Billy is there, but he’s not the same Billy we’ve all come to know and love.  That Billy loves to care for people, to buy things for them, to clean up their messes, to give until he has nothing left, and to make life a lot of fun.  The Billy in the ICU is in a lot of pain.  He can’t really talk, and isn’t always alert all of the time.  He’s needy, and he looks ill.  He’s not the same Billy that we all saw a month ago. 

The picture at the top of this blog was taken at his graduation from flight school on September 2, 2010.  No matter what happens here at Walter Reed, that’s the Billy I’ll always remember.

At this point, the picture is grim, but the hope isn’t gone.  He’s still alive.  We can still pray.  So please pray, for whatever comes to mind.  I trust that God will show you how.

You may text, or send Facebook messages or emails.  We probably won’t respond right away.  And we may not answer calls.  We can’t have our phones on in the ICU. 

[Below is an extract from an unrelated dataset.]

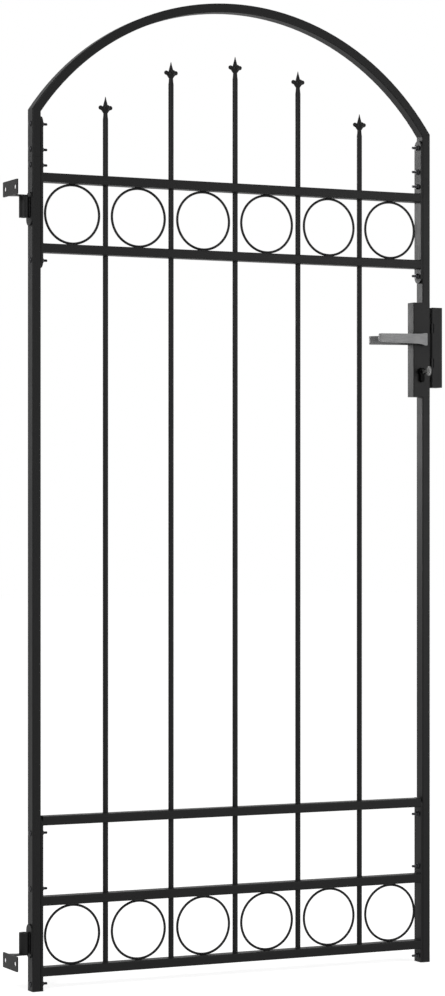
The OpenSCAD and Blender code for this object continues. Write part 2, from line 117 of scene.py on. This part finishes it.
def two_tone(tree, value, dark, light):
    """Mixes two colours by a noise."""
    ramp = tree.nodes.new("ShaderNodeValToRGB")
    ramp.color_ramp.elements[0].position = 0.3
    ramp.color_ramp.elements[0].color = (*dark, 1)
    ramp.color_ramp.elements[1].position = 0.7
    ramp.color_ramp.elements[1].color = (*light, 1)
    tree.links.new(value, ramp.inputs["Fac"])
    return ramp.outputs["Color"]


def bump(tree, shader, heights):
    """Chains bumps; each height is (value, depth in metres)."""
    normal = None
    for value, depth in heights:
        node = tree.nodes.new("ShaderNodeBump")
        node.inputs["Distance"].default_value = depth
        tree.links.new(value, node.inputs["Height"])
        if normal is not None:
            tree.links.new(normal, node.inputs["Normal"])
        normal = node.outputs["Normal"]
    tree.links.new(normal, shader.inputs["Normal"])


def powder_coat(name="powder_coat", dark=0.004, light=0.006, rough=(0.45, 0.53), specular=0.155):
    """Satin black powder coat: fine orange peel, and faint clouds in tone and gloss."""
    material, tree, shader = new_material(name, (light,) * 3, rough[0], specular=specular)
    cloud = object_noise(tree, scale=22, detail=3)
    tone = two_tone(tree, cloud, (dark,) * 3, (light, light, light * 1.04))
    tree.links.new(tone, shader.inputs["Base Color"])
    tree.links.new(spread(tree, cloud, *rough), shader.inputs["Roughness"])
    peel = object_noise(tree, scale=650, detail=2)
    grit = object_noise(tree, scale=2600, detail=1)
    bump(tree, shader, [(peel, 0.00002), (grit, 0.000006)])
    return material


def moulded_plastic():
    """Matt black plastic with the fine spark texture of a moulded cap."""
    material, tree, shader = new_material("foot_cap_plastic", (0.006,) * 3, 0.62, specular=0.3)
    spark = object_noise(tree, scale=1800, detail=2)
    tree.links.new(spread(tree, spark, 0.56, 0.7), shader.inputs["Roughness"])
    bump(tree, shader, [(spark, 0.00006)])
    return material


def lever_metal():
    """Satin grey aluminium, brushed along the lever."""
    material, tree, shader = new_material("lever_metal", (0.14, 0.14, 0.14), 0.55, metallic=1.0)
    grain = object_noise(tree, scale=900, detail=2, stretch=(0.06, 1, 1))
    cloud = object_noise(tree, scale=60, detail=2)
    tone = two_tone(tree, cloud, (0.13, 0.13, 0.132), (0.15, 0.15, 0.15))
    tree.links.new(tone, shader.inputs["Base Color"])
    tree.links.new(spread(tree, grain, 0.5, 0.62), shader.inputs["Roughness"])
    bump(tree, shader, [(grain, 0.00001)])
    return material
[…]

I was in the ICU with Billy a little bit ago.  I felt so helpless.  It feels like there’s nothing I can do.  I spoke to him about our plans for the evening…we were going to get something to eat, and then we’d be back to visit him.  He seemed confused.  The pain and medicines and trauma are a lot for him to bear.  All I could do was to say, “I love you.”  And I saw his lips move.  I read his lips.  “I love you too” he said silently through his lips.  But I heard him loud and clear.  I know he loves me.  He has proven that time and again by how he has lived. 

I know some of you may think it absurd for me to write a blog entry at a time like this—but this blog has been good for me, for all of us.  It’s the best way I know to let all of us be in this together.  I don’t know how all of this will end, but we’re going to need you—our family and friends—to press forward.  And I wanted you to know what’s going on.  It happened so fast, and it has taken all of us by surprise.

The social worker told us not to try to make sense of it all.  “Your brains will be like scrambled eggs,” she said.  And she’s right.  It’s hard to understand anything right now.  Except that I want to be with my brother as much as I possibly can.  So I’m off to the ICU…

Thank you for your thoughts, words of encouragement, hugs, prayers, and offers to help.  I don’t know how we could do this without all of you.